Lors d’une Convention consacrée à l’autogestion les 21 et 22 juin 1973, Jean-Pierre Chevènement a, pour la première fois, attaqué directement François Mitterrand et sa méthode de direction du parti. Ce dernier, jusqu’alors au-dessus de la mêlée des socialistes, s’est résolu à répondre à la critique. D’un côté François Mitterrand rappelle, de façon assez paternaliste, qu’il dispose de la majorité absolue dans le Parti. Il entend ainsi recadrer « l’élément brillant » qu’est le jeune et ambitieux énarque. De l’autre Jean-Pierre Chevènement, militant pour le renouvellement et critique à l’égard des « anciens ministres » comme François Mitterrand, rappelle qu’il joue un rôle d’aiguillon utile pour le PS, facteur de vitalité.

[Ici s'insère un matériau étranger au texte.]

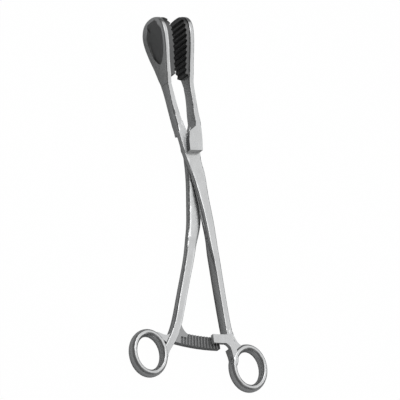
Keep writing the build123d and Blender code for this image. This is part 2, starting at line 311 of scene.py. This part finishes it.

Les relations tumultueuses entre François Mitterrand et Jean-Pierre Chevènement n’en sont qu’à leurs prémices : ce dernier démissionnera plusieurs fois de ses postes ministériels lorsqu’il sera en désaccord avec la politique mitterrandienne. L’entendre ici s’indigner en disant qu’il ne quittera jamais le PS prend d’autant plus de relief quand on sait qu’il le fera malgré tout en 1993.
Arthur Delaporte

Transcription

François Mitterrand
J’ai bien l’intention de mener le Parti Socialiste jusqu’à la victoire. Si l’on devait être empêché d’administrer, de diriger et de gouverner un État ou un parti ou une association quelconque avec 70% de suffrages, alors, il n’y aurait plus de solution à rien. Nous disposons donc et je dispose donc du moyen, sans inquiétude aucune, de mener ma tâche à bien. Ce que je souhaite simplement, c’est qu’il y ait le moins de laissés pour compte possible sur le bord du chemin tandis que le Parti Socialiste poursuit sa route vers le gouvernement de la France. Moi, c’est ce que je souhaite. Je souhaite qu’on ne s’égare pas. Je souhaite que des éléments remarquables, brillants, utiles et militants ne se trompent pas de route de façon à ce qu’on les retrouve vraiment avec nous le jour voulu. Bref, pendant que je m’occupe, puisque j’en ai reçu mandat du Parti Socialiste, je voudrais bien que d’autres socialistes ne s’occupent pas que de leurs propres affaires, c’est tout.
Journaliste
Monsieur Chevènement, est-ce que vous vous reconnaissez dans le portrait tracé par Monsieur Mitterrand tout à l’heure parmi les éléments brillants que le Parti Socialiste ne voudrait pas laisser sur sa route à condition qu’ils ne s’occupent pas que de leurs propres affaires et qu’ils fassent du fractionnisme ?
Jean-Pierre Chevènement
Bon écoutez, le problème, ce n’est pas de, de rester au bord de la route. Le problème, c’est d’être sur la route et même un petit peu en avance. Et c’est ce que nous essayons de faire au Parti Socialiste parce qu’il faut quand même le tirer, le Parti Socialiste.
Journaliste
Est-ce que vous voulez quitter ou casser le Parti Socialiste ?
Jean-Pierre Chevènement
Mais pas du tout, alors, nous ne quitterons jamais le Parti Socialiste. Nous y sommes depuis très longtemps, j’y suis depuis dix ans. Nous étions presque des bambins que nous étions déjà au Parti Socialiste, alors, nous quitterions le Parti Socialiste alors que nous l’avons puissamment transformé ? Jamais de la vie, nous ne ferons jamais scission. Il faut bien qu’on comprenne cela, et nous demandons, au contraire, à tous les gens qui s’interrogent d’adhérer au Parti Socialiste. Il faut que le parti se renforce, qu’il devienne de plus en plus vivant et je crois que nous sommes, d’une certaine manière, pas nous seuls, mais la jeunesse c'est la vie du Parti Socialiste. Mais simplement, ce que nous voulons, c’est d’être considérés comme les autres, comme des militants à part entière même si nous ne sommes pas anciens ministres ou présidents de conseils régionaux.